Certainly life is full of mysteries–but the biggest conundrum of life–how can fallen man be reconciled to a holy God–has been answered in the gospel of Christ.  I think God created us with a natural desire to ask big questions–to ask “why?”  And it is also natural for us to long for those questions to be answered. Will we always get the answers?  No certainly not–at least this side of eternity, but the question presupposes that there is someone out there who does have the answers and sees the purposes that we fail to see.  Perhaps this is where Jack landed in the end–he became the man of faith, but it still seems pretty muddled.  As a Christian, I can, however say with great joy that life’s greatest mystery has been solved for me–“God chose to make known how great among the Gentiles are the riches of the glory of this mystery, which is Christ in you, the hope of glory” (Col. 1:27).  God doesn’t give us all the answers but he certainly gives us the answer to the greatest question of all–how can I know Him?

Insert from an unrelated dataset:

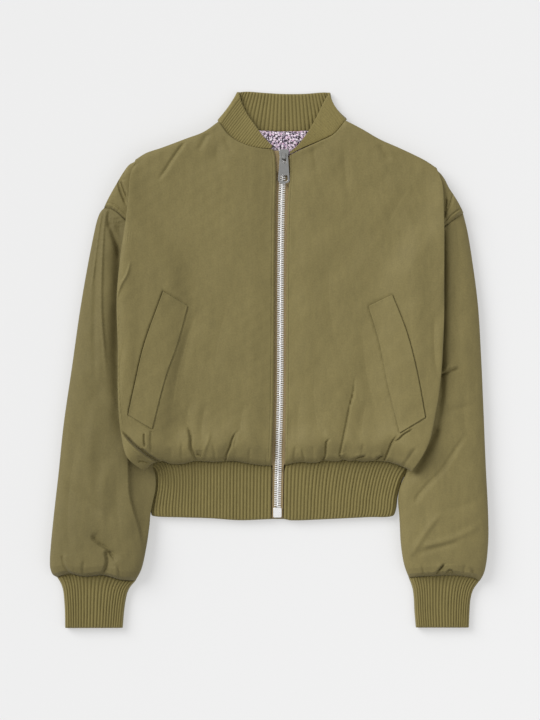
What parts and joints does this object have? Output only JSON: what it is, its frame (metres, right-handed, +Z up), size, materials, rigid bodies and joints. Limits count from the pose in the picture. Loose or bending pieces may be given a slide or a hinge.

LOST’s many unanswered mysteries resulted in a plot that was largely nonsensical.  In most cases we would consider such a nonsensical plot an epic failure, but LOST managed to give us a disjointed plot that if we gave it serious thought would implode on itself and yet it kept our attention, lured us in and kept us coming back for more and in the end gave us unforgettable characters whose stories were worth telling.   I feel for the sci-fi fan boys who were thrown to the curb, but LOST was in the end a show about people confronting their demons–and it did this fantastically well.  Its many philosophical and religious ponderings spawned many worthwhile conversations that probably wouldn’t have happened otherwise.  LOST is one of the greatest shows ever made despite the nonsensical plot. The characters and the experience we had watching it together made it all worthwhile.